Our HDFS cache, I believe, is too small at 10GBytes per shard.
That depends a lot on your corpus, your searches and underlying storage.
But with our current level of information, it is a really good bet:
Having 10GB cache per 130GB (270GB?) data is not a lot with spinning
drives.
Yes - it would be 20GBytes of cache per 270GBytes of data.
Current parameters for running each shard are:
JAVA_OPTS="-XX:MaxDirectMemorySize=10g -XX:+UseLargePages -XX:NewRatio=3
[...]
-Xmx10752m"
One Solr/shard? You could probably win a bit by having one Solr/machine
instead. Anyway, it's quite a high Xmx, but I presume you have measured
the memory needs.
We've tried lower Xmx but we get OOM errors during faceting of large
datasets. Right now we're running two JVMs per physical box (2 shards
per box), but we're going to be changing that to on JVM and one shard
per box.
I'd love to try SSDs, but don't have the budget at present to go that
route.
We find the price/performance for SSD + moderate RAM to be quite a
better deal than spinning drives + a lot of RAM, even when buying
enterprise hardware. For consumer SSDs (used in our large server) it is
even cheaper to use SSDs. It all depends on use pattern of course, but
your setup with non-concurrent searches seems like it would fit well.

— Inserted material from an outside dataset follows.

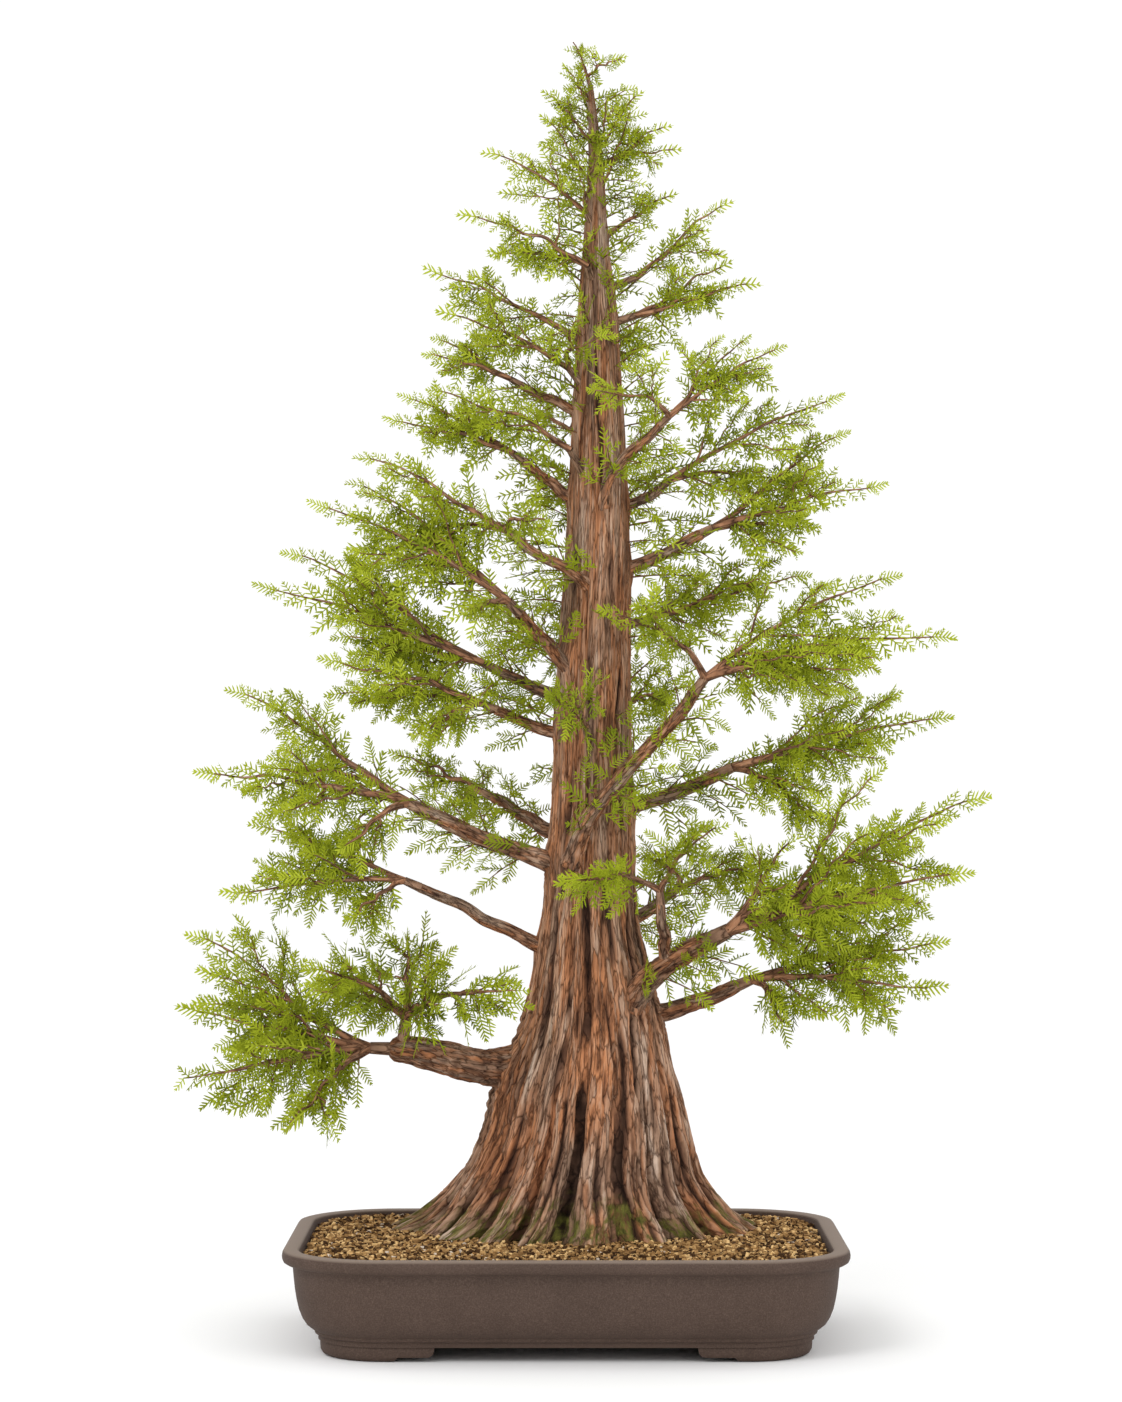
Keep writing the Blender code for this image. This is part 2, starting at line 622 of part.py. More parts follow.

Note: I am sure that the RAM == index size would deliver very high
performance. With enough RAM you can use tape to hold the index. Whether
it is cost effective is another matter.
Ha! Yes - our index is accessible via a 2400 baud modem, but we have
lots of cache! ;)
I'd really like to get the HDFS option to work well as it
reduces system complexity.
That is very understandable. We examined the option of networked storage
(Isilon) with underlying spindles, and it performed adequately for our
needs up to 2-3TB of index data. Unfortunately the heavy random read
load from Solr meant a noticeable degradation of other services using
the networked storage. I am sure it could be solved with more
centralized hardware, but in the end we found it cheaper and simpler to
use local storage for search. This will of course differ across
organizations and setups.
We're going to experiment with the one shard per box and more RAM cache
per shard and see where that gets us; we'll also be adding more shards.
Thanks for the tips!
Interesting that you mention Isilon as we're planning on doing an eval
with their product this year where we'll be testing out their HDFS
layer. It's a potential way to balance computer and storage since you
can add HDFS storage without adding compute.
- Toke Eskildsen
-Joe